There is a street in Finchley that I visit often. It has 18 houses, and enough room for each household to park a car on the street. But each house has gutted its front garden, torn up its trees and dropped its kerbs. Now almost no one can park on the street because, if they do, they will block their parking spaces, and this seems to me the very definition of insanity. Plants, if they still exist, wobble in corners, choking.
Lack of foresight has made London near uninhabitable during heatwaves, and prone to flooding in rainstorms — in future, we will have more of both. We need gardens to lower the temperature, to absorb excess water, to support biodiversity, and for our sanity: we are supposed to live under trees and near water, not under tower blocks near tarmac.

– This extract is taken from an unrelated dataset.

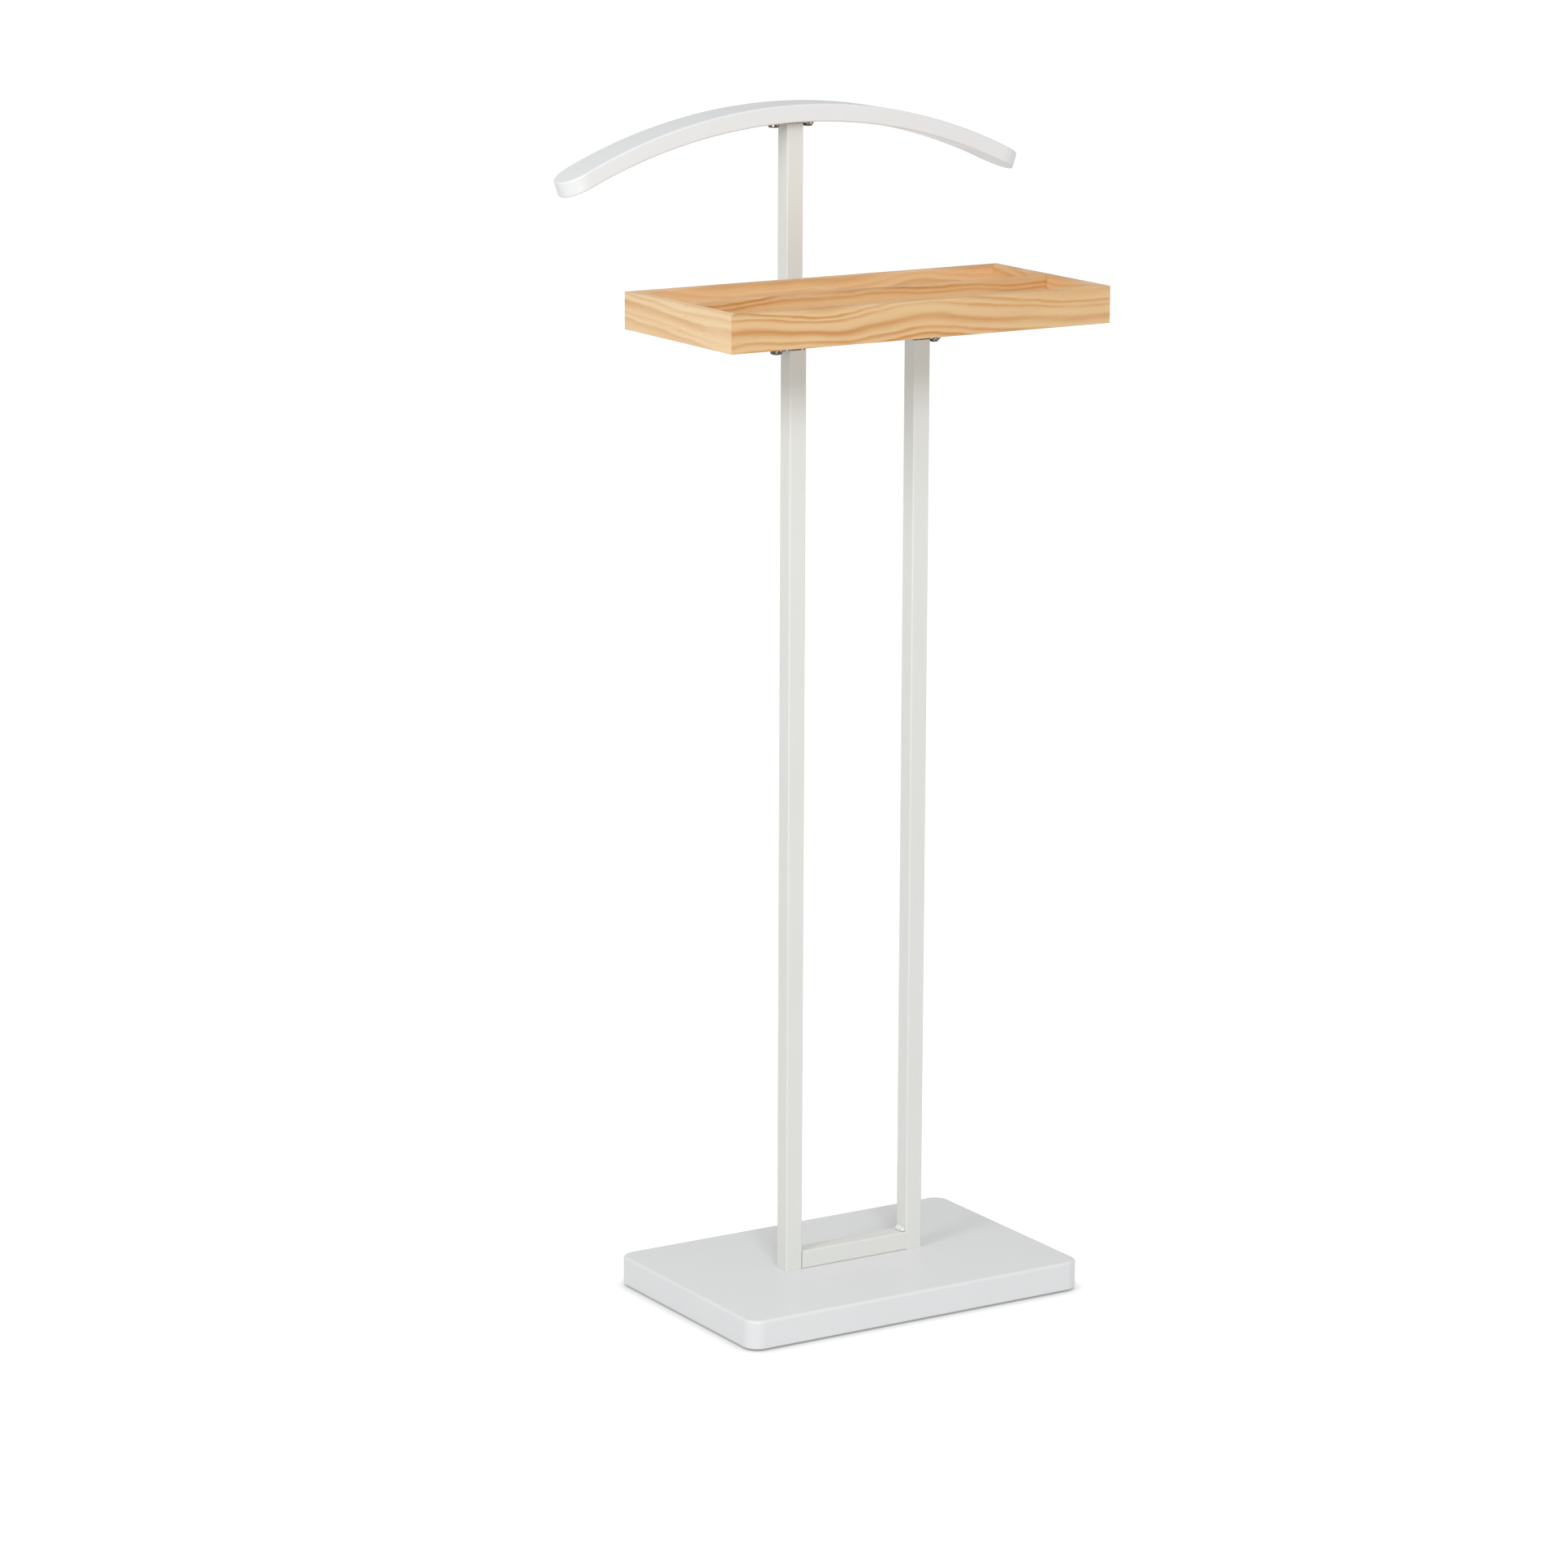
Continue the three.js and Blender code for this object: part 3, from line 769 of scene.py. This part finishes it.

The right kind of tree cover can lower temperatures by 10 degrees Fahrenheit in cities, as anyone who has ever sat under a tree will know. There is a reason our earthly paradise was the garden of Eden. In myth, God cast us out; in reality, we cast ourselves out, and we cannot stop.
London is, due to its string of parks from Hampstead Heath to Kensington, one of the greenest great cities in the world. You can usually find a tree to sit under, especially if you are rich and mobile.
I was in Taunton yesterday in 90-degree heat, and the cult of the car and the out-of-town supermarket and the ring road has turned a once beautiful county town into a version of hell. There isn’t a town planner since the war I don’t want to scream at: what have you done? What have developers, who hate trees — subsidence — done? What have transport planners done, except herd people into cars, and let rural public transport either wither — no one trusts a rural bus to get them anywhere on time — or become so expensive that only tourists use it? Always cars and yet more cars; why do we take it?
And so, London is becoming less green each year. People tear out their front gardens and either deck over or put Astroturf at the back, because an hour of gardening is too much trouble. It shouldn’t be: when we moved into our home my husband planted our garden. It is filled with roses and sweet peas and cherry trees and an echium that grew as tall as the house and attracted a colony of bees. This garden is small and shady, and it is a sacred place.
There is no individual solution to the climate crisis, of course, but you may be able to do this. Look at the sun, if you can bear to. Replant your garden.